◆ **What to work on**
Return exactly the lines that run from the beginning through the line containing "HEAD_Z = np.cross(HEAD_X, HEAD_Y)", both included, and no others.

◆ **Records for the task**
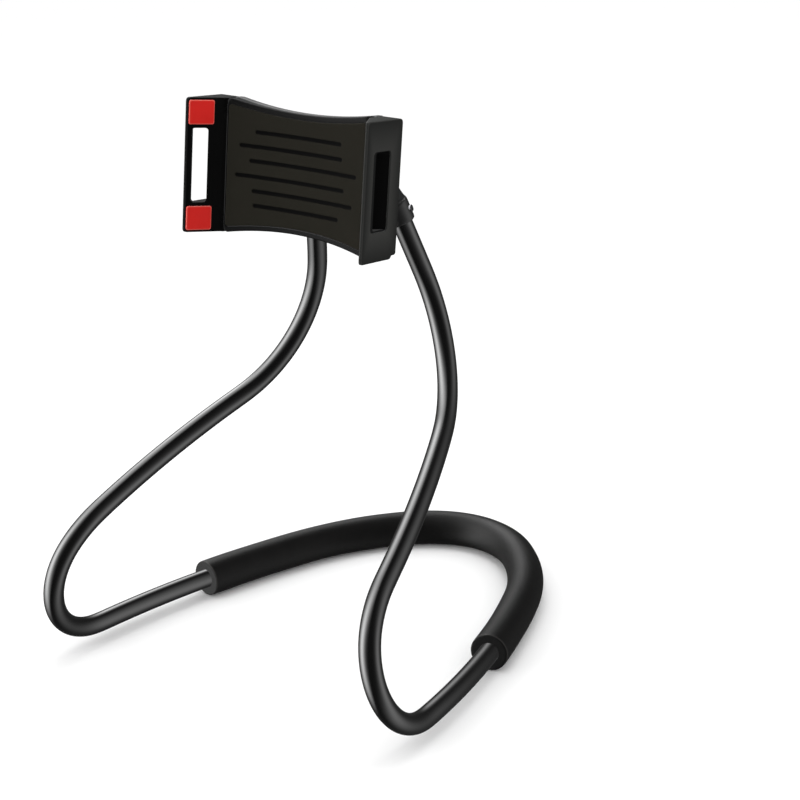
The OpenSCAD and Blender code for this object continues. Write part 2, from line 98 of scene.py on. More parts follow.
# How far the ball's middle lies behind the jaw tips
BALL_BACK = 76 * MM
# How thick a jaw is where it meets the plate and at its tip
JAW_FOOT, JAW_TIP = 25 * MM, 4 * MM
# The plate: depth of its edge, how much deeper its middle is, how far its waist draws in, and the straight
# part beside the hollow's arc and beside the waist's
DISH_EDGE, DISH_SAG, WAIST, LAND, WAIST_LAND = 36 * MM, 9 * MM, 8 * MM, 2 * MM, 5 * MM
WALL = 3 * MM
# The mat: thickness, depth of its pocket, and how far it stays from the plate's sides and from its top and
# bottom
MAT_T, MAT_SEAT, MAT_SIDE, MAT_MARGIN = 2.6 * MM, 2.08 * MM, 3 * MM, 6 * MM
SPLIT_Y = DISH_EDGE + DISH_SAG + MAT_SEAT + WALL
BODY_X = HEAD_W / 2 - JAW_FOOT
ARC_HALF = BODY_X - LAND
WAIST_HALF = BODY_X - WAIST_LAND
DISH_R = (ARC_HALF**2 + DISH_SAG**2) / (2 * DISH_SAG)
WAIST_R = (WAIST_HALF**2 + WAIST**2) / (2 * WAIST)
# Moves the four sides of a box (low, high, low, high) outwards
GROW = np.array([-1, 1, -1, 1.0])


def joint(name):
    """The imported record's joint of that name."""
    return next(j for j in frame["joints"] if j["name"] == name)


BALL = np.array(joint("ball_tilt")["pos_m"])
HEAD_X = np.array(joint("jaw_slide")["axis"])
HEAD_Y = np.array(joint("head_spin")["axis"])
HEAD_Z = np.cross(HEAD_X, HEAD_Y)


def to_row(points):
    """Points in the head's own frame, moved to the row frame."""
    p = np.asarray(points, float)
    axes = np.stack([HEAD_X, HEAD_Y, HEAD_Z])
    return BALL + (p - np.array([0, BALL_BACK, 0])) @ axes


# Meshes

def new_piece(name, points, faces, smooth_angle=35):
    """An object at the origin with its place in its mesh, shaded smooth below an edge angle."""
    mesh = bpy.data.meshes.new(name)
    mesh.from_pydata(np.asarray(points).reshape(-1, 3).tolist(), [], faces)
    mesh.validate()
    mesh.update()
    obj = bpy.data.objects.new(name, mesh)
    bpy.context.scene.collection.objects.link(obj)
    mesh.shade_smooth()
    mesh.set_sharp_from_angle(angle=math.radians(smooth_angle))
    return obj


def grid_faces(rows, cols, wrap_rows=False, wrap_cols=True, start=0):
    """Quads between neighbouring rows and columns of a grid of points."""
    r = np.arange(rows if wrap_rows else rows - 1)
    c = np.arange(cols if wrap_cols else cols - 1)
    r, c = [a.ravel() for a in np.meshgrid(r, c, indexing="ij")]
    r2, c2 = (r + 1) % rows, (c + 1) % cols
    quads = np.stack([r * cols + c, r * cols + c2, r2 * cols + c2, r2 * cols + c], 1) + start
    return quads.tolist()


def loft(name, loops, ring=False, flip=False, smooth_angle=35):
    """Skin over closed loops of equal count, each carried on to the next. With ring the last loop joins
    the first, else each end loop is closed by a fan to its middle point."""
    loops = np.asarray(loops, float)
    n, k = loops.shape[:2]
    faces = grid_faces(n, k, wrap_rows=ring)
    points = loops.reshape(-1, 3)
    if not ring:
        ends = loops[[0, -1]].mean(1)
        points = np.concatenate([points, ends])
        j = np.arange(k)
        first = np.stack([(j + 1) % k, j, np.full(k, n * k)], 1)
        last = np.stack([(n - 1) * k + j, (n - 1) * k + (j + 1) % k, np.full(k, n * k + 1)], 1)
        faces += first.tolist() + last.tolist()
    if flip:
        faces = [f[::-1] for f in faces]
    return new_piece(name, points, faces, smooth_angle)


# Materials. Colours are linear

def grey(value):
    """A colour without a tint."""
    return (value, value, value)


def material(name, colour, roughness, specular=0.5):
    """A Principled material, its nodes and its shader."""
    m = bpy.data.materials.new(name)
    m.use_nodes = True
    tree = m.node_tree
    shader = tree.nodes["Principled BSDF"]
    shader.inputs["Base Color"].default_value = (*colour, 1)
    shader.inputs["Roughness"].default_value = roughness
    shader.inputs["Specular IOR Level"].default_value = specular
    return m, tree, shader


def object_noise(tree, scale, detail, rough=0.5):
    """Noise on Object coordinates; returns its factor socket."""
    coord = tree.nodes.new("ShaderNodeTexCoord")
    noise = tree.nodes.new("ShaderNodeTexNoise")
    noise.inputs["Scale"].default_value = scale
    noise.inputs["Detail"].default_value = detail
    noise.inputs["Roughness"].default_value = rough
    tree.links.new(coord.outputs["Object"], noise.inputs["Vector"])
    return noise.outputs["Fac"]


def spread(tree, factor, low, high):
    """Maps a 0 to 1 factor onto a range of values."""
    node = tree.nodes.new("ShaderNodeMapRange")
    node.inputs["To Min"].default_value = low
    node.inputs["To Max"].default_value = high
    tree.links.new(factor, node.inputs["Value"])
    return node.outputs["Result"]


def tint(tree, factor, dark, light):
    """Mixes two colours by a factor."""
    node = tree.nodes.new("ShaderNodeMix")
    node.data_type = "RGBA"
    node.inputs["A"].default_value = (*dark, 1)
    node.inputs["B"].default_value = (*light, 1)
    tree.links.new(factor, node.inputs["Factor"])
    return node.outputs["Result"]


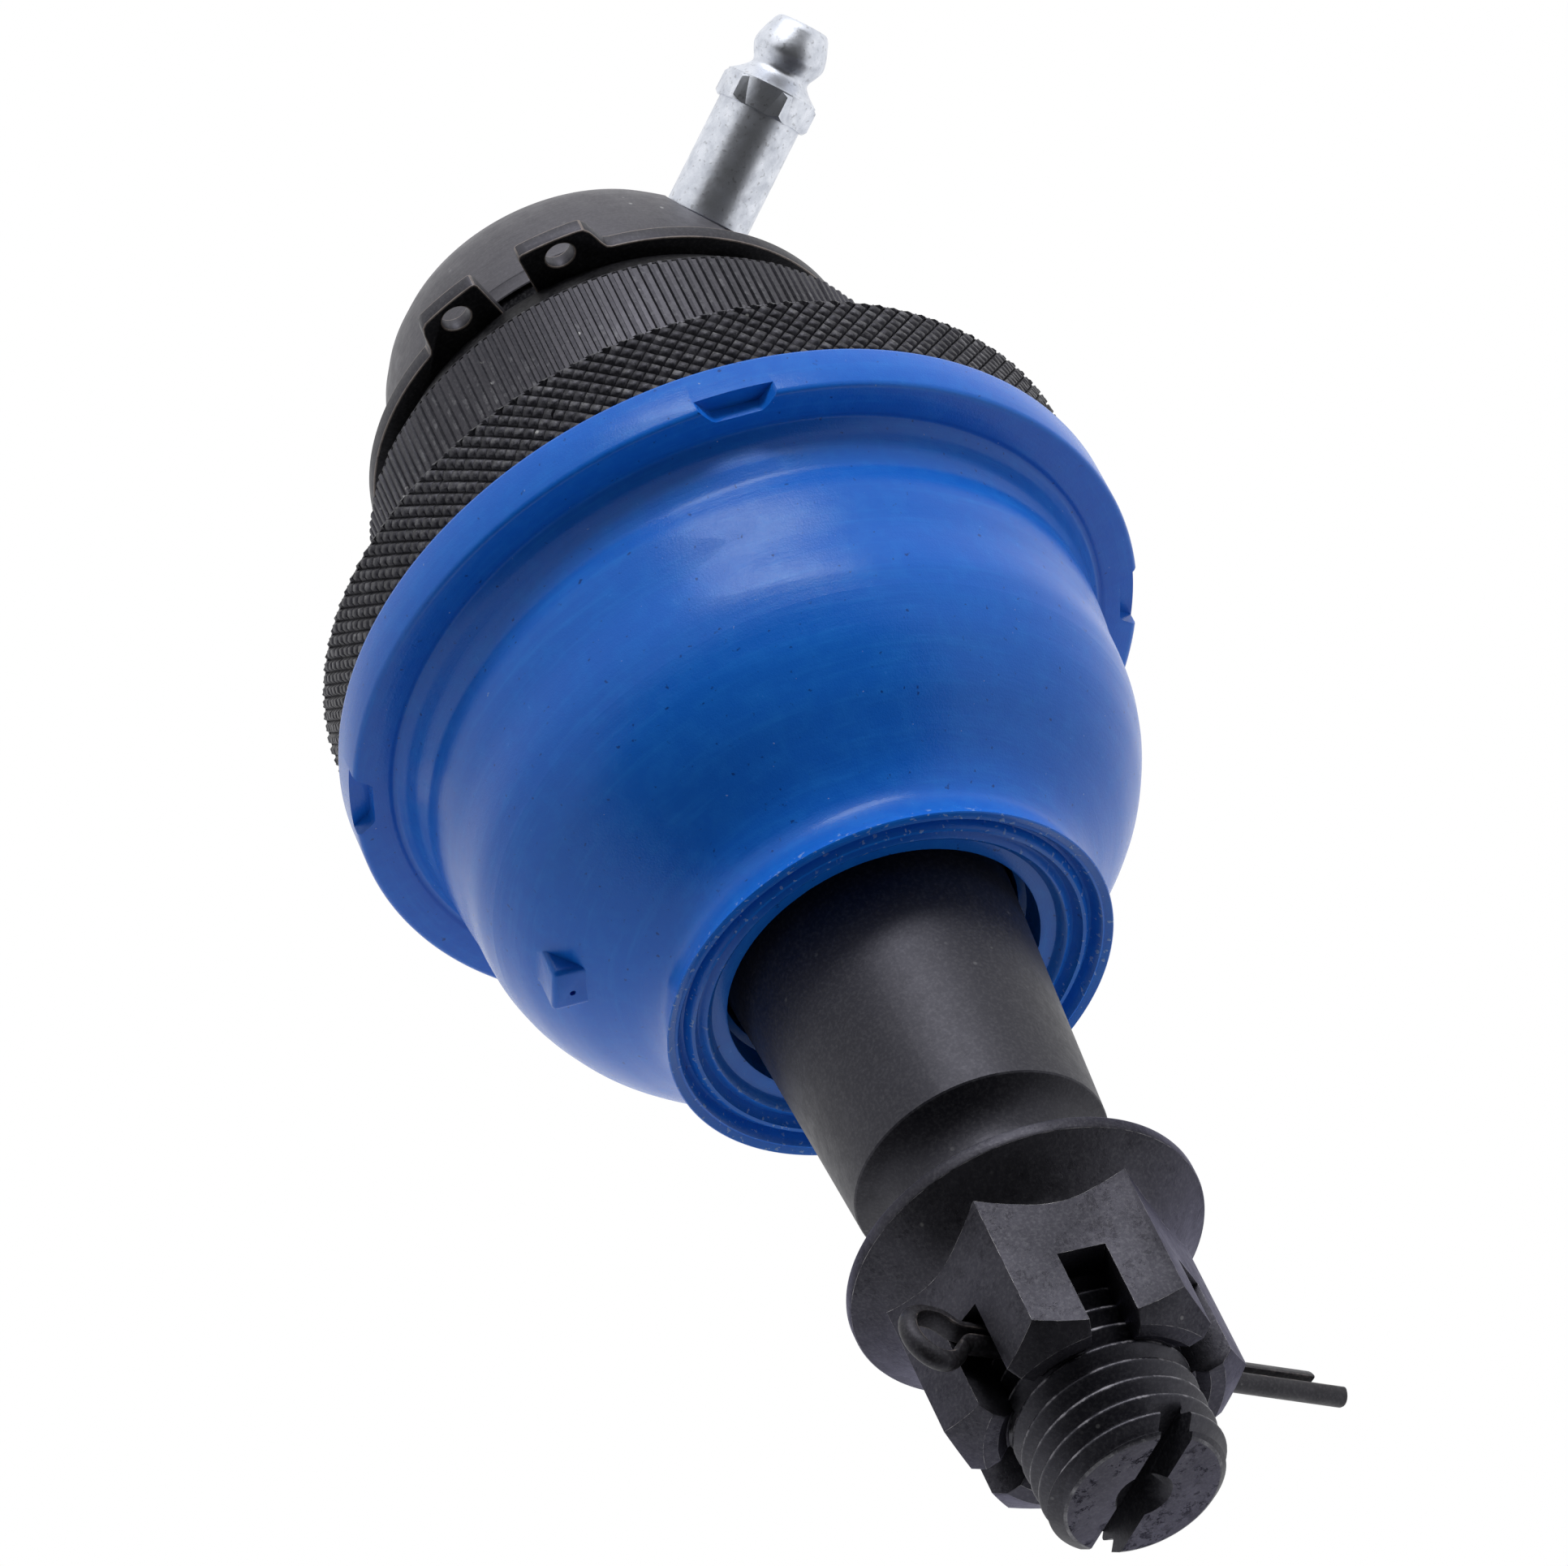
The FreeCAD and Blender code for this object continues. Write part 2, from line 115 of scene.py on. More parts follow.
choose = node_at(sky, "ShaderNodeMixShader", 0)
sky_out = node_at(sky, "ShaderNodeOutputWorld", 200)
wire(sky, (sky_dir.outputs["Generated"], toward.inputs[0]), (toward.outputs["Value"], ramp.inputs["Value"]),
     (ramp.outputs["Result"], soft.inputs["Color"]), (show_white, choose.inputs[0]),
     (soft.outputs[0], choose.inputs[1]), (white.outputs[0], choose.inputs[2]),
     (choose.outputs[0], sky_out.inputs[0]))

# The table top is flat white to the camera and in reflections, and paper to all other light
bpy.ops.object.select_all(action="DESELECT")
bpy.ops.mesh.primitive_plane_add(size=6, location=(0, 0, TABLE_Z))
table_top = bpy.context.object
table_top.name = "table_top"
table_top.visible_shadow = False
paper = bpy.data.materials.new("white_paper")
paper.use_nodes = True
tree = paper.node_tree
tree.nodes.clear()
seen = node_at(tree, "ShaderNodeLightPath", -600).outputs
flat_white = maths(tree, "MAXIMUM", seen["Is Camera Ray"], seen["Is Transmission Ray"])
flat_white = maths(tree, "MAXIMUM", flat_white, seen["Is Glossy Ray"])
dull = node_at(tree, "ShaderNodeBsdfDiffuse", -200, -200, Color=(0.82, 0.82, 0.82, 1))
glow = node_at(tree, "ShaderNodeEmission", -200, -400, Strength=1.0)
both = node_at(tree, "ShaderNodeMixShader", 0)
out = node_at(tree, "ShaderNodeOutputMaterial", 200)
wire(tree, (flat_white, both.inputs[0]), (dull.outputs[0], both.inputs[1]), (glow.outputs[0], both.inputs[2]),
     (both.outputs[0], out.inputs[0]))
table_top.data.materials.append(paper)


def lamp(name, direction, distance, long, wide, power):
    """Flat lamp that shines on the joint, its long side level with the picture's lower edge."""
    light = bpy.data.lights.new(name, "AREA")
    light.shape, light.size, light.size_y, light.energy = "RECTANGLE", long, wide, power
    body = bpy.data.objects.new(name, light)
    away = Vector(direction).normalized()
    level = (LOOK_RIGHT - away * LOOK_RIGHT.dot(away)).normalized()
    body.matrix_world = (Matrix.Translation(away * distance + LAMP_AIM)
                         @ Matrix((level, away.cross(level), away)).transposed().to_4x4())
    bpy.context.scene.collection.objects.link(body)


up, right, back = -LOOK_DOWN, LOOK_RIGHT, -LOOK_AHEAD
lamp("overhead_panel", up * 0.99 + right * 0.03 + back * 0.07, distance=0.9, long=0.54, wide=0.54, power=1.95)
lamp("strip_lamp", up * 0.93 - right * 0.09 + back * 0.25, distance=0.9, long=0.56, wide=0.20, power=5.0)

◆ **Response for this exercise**
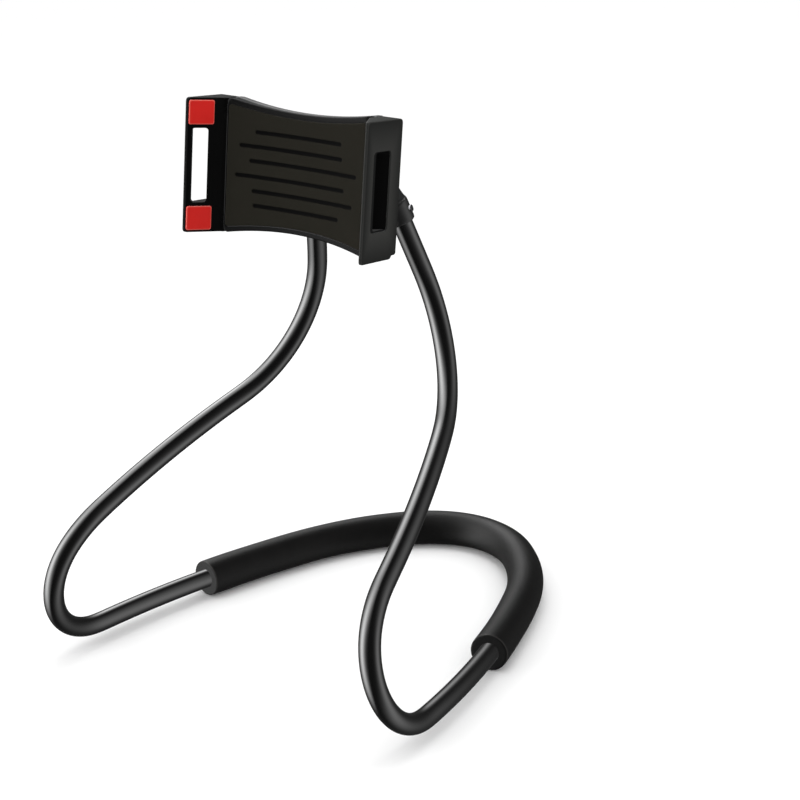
The OpenSCAD and Blender code for this object continues. Write part 2, from line 98 of scene.py on. More parts follow.
# How far the ball's middle lies behind the jaw tips
BALL_BACK = 76 * MM
# How thick a jaw is where it meets the plate and at its tip
JAW_FOOT, JAW_TIP = 25 * MM, 4 * MM
# The plate: depth of its edge, how much deeper its middle is, how far its waist draws in, and the straight
# part beside the hollow's arc and beside the waist's
DISH_EDGE, DISH_SAG, WAIST, LAND, WAIST_LAND = 36 * MM, 9 * MM, 8 * MM, 2 * MM, 5 * MM
WALL = 3 * MM
# The mat: thickness, depth of its pocket, and how far it stays from the plate's sides and from its top and
# bottom
MAT_T, MAT_SEAT, MAT_SIDE, MAT_MARGIN = 2.6 * MM, 2.08 * MM, 3 * MM, 6 * MM
SPLIT_Y = DISH_EDGE + DISH_SAG + MAT_SEAT + WALL
BODY_X = HEAD_W / 2 - JAW_FOOT
ARC_HALF = BODY_X - LAND
WAIST_HALF = BODY_X - WAIST_LAND
DISH_R = (ARC_HALF**2 + DISH_SAG**2) / (2 * DISH_SAG)
WAIST_R = (WAIST_HALF**2 + WAIST**2) / (2 * WAIST)
# Moves the four sides of a box (low, high, low, high) outwards
GROW = np.array([-1, 1, -1, 1.0])


def joint(name):
    """The imported record's joint of that name."""
    return next(j for j in frame["joints"] if j["name"] == name)


BALL = np.array(joint("ball_tilt")["pos_m"])
HEAD_X = np.array(joint("jaw_slide")["axis"])
HEAD_Y = np.array(joint("head_spin")["axis"])
HEAD_Z = np.cross(HEAD_X, HEAD_Y)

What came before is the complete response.